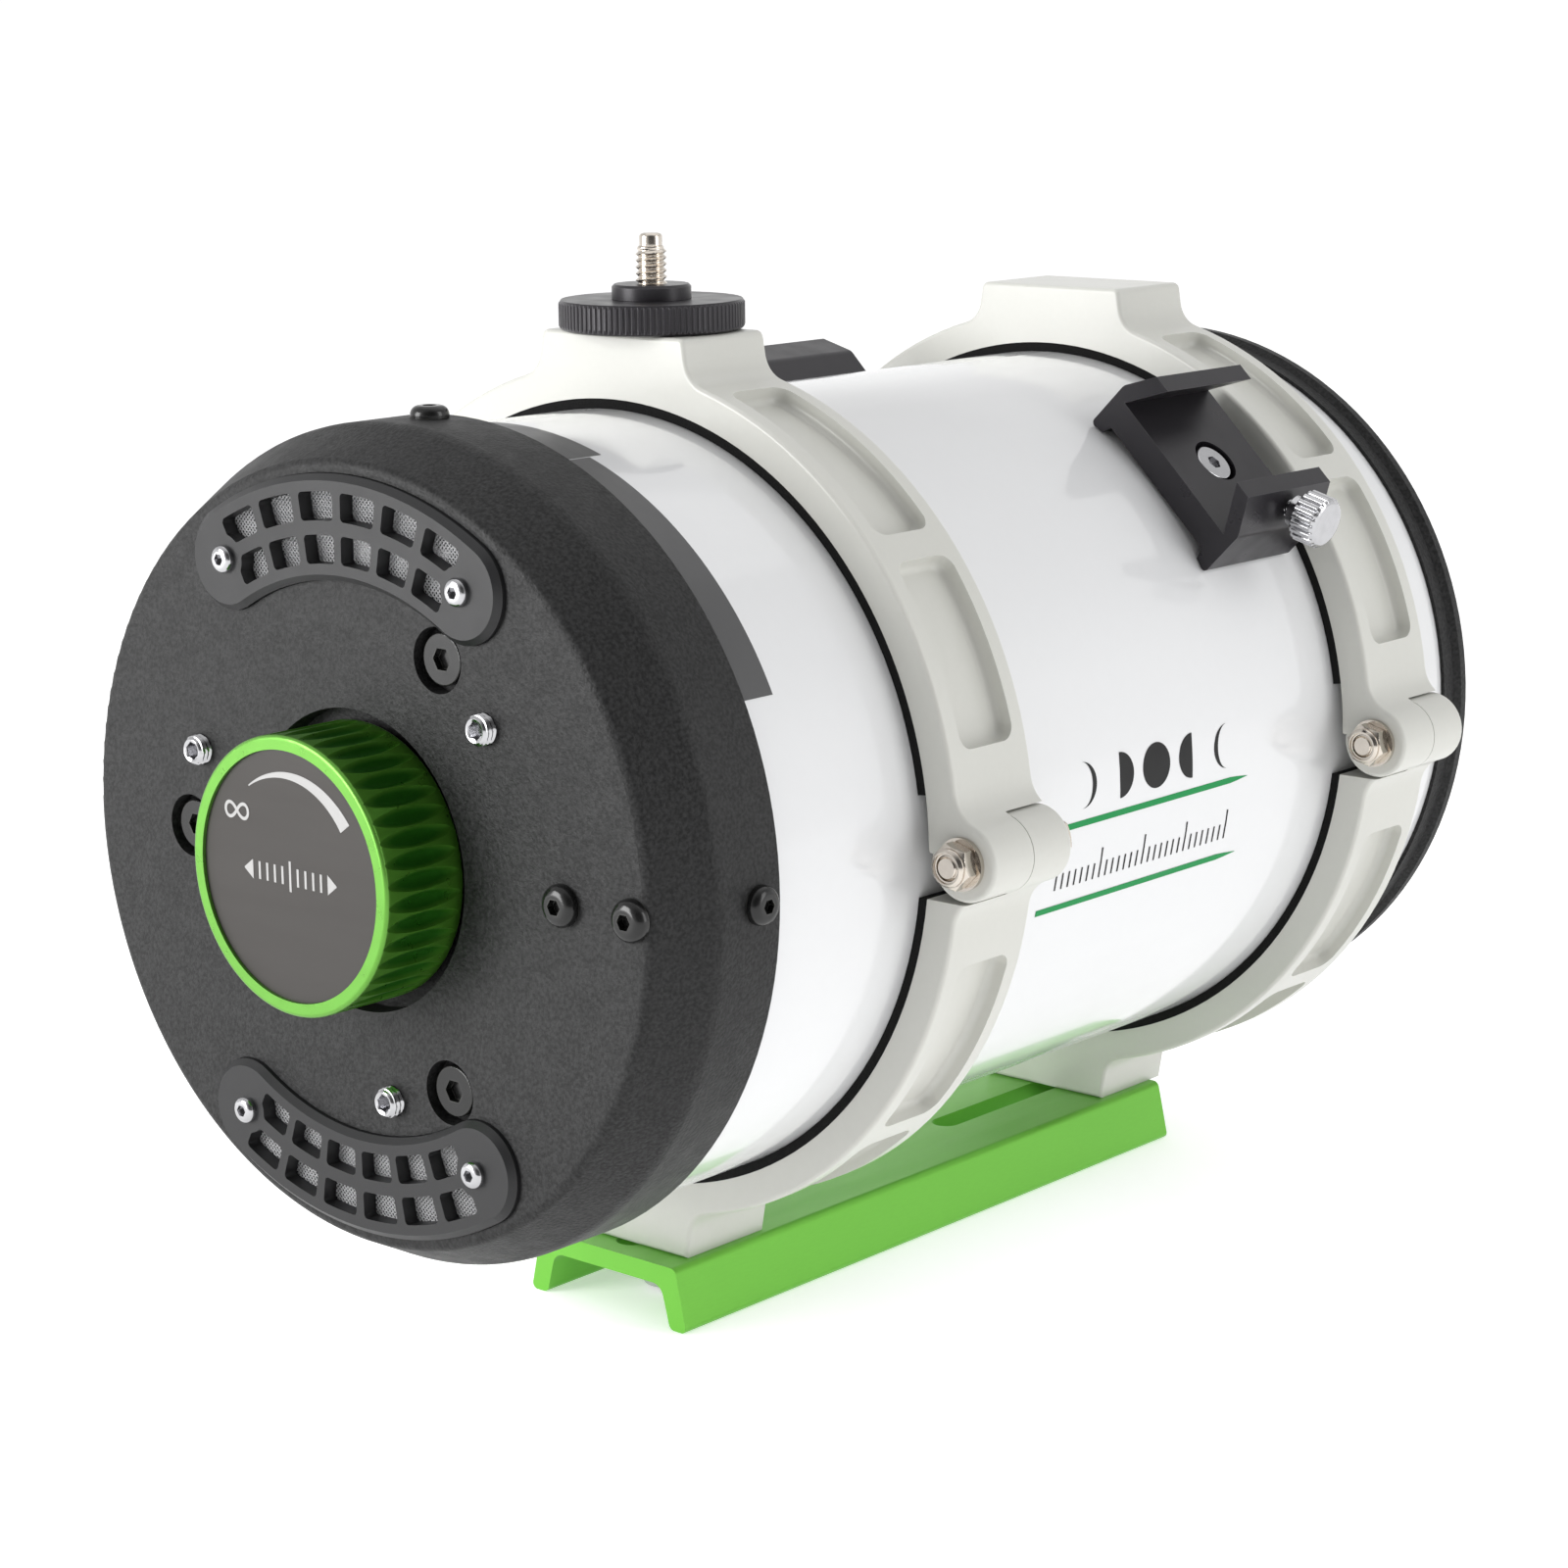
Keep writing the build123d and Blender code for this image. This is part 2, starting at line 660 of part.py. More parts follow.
with BuildPart() as corrector_lens:
    with BuildSketch(AXIAL):
        with BuildLine():
            front = ThreePointArc(
                (lens_front(LENS_HOLE_R), LENS_HOLE_R), (lens_front(lens_mid_r), lens_mid_r),
                (lens_front_y, LENS_R))
            back = ThreePointArc(
                (lens_rear(LENS_HOLE_R), LENS_HOLE_R), (lens_rear(lens_mid_r), lens_mid_r),
                (LENS_REAR_Y, LENS_REAR_R))
            Line(front @ 0, back @ 0)
            Polyline(front @ 1, (LENS_REAR_Y, LENS_R), back @ 1)
        make_face()
    revolve(axis=OPTICAL_AXIS)
save(corrector_lens, "corrector_lens")

with BuildPart() as lens_retainer:
    add(turned([
        (lens_front_y + 0.2, APERTURE_R + 0.5),
        (lens_front_y + 0.2, LENS_R + 0.3),
        (lens_front_y + 2.6, LENS_R + 0.3),
        (lens_front_y + 2.6, APERTURE_R + 1.5),
    ]))
    with BuildSketch(section(lens_front_y + 3)):
        with PolarLocations(LENS_R - 1, 4):
            Rectangle(5, 2.2)
    extrude(amount=1.8, mode=Mode.SUBTRACT)
save(lens_retainer, "lens_retainer")

# ---- camera port: housing through the corrector, and its field lenses ----------------
flange_r = 35.0
flange_back_y = lens_front(flange_r) + 0.2
flange_front_y = flange_back_y + 3.2
clamp_front_y = lens_rear(LENS_HOLE_R) - 0.1
housing_back_y = clamp_front_y - 8
FIELD_R = 21.5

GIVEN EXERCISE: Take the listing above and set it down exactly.

FINISHED TASK:
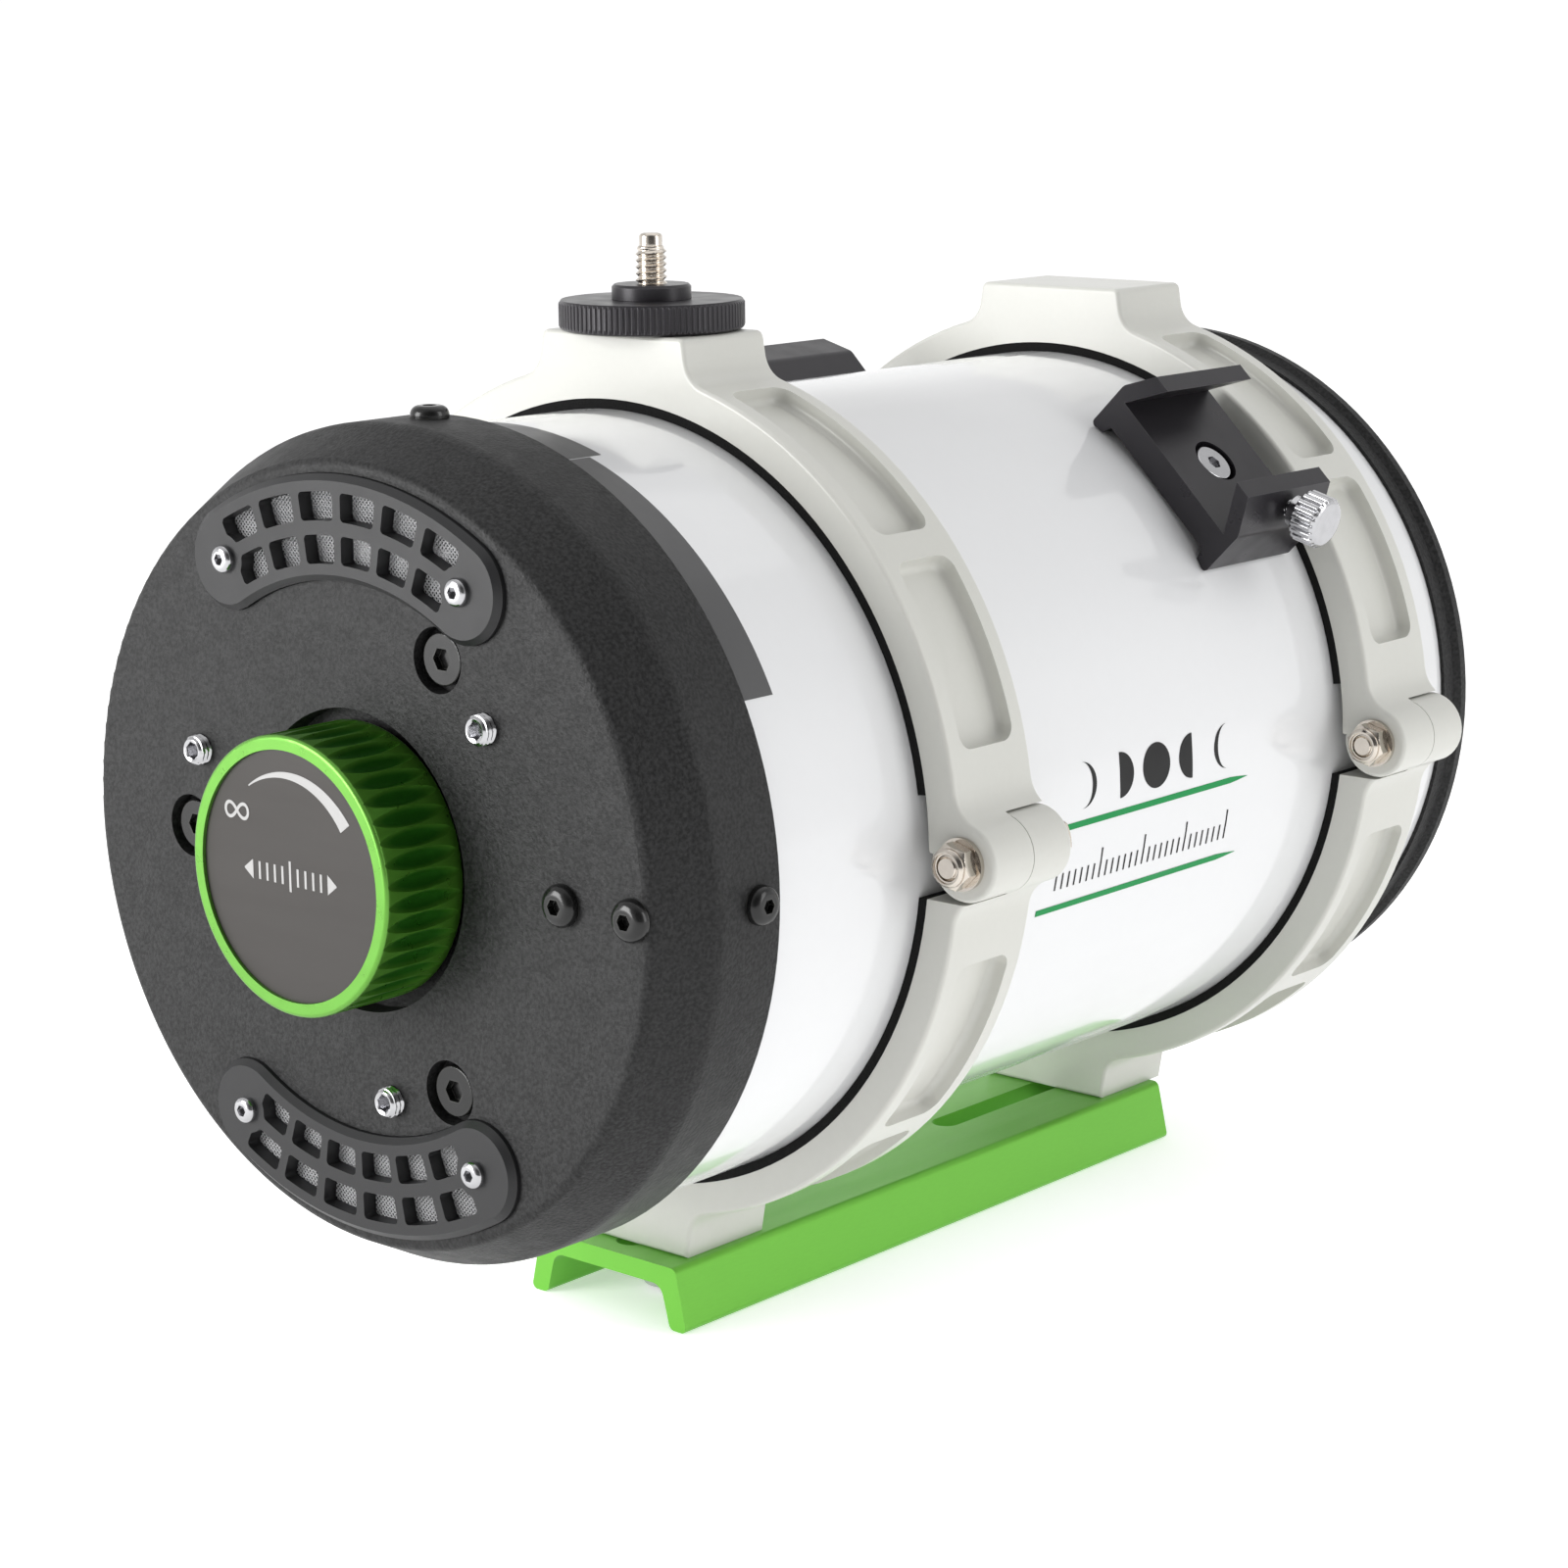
Keep writing the build123d and Blender code for this image. This is part 2, starting at line 660 of part.py. More parts follow.
with BuildPart() as corrector_lens:
    with BuildSketch(AXIAL):
        with BuildLine():
            front = ThreePointArc(
                (lens_front(LENS_HOLE_R), LENS_HOLE_R), (lens_front(lens_mid_r), lens_mid_r),
                (lens_front_y, LENS_R))
            back = ThreePointArc(
                (lens_rear(LENS_HOLE_R), LENS_HOLE_R), (lens_rear(lens_mid_r), lens_mid_r),
                (LENS_REAR_Y, LENS_REAR_R))
            Line(front @ 0, back @ 0)
            Polyline(front @ 1, (LENS_REAR_Y, LENS_R), back @ 1)
        make_face()
    revolve(axis=OPTICAL_AXIS)
save(corrector_lens, "corrector_lens")

with BuildPart() as lens_retainer:
    add(turned([
        (lens_front_y + 0.2, APERTURE_R + 0.5),
        (lens_front_y + 0.2, LENS_R + 0.3),
        (lens_front_y + 2.6, LENS_R + 0.3),
        (lens_front_y + 2.6, APERTURE_R + 1.5),
    ]))
    with BuildSketch(section(lens_front_y + 3)):
        with PolarLocations(LENS_R - 1, 4):
            Rectangle(5, 2.2)
    extrude(amount=1.8, mode=Mode.SUBTRACT)
save(lens_retainer, "lens_retainer")

# ---- camera port: housing through the corrector, and its field lenses ----------------
flange_r = 35.0
flange_back_y = lens_front(flange_r) + 0.2
flange_front_y = flange_back_y + 3.2
clamp_front_y = lens_rear(LENS_HOLE_R) - 0.1
housing_back_y = clamp_front_y - 8
FIELD_R = 21.5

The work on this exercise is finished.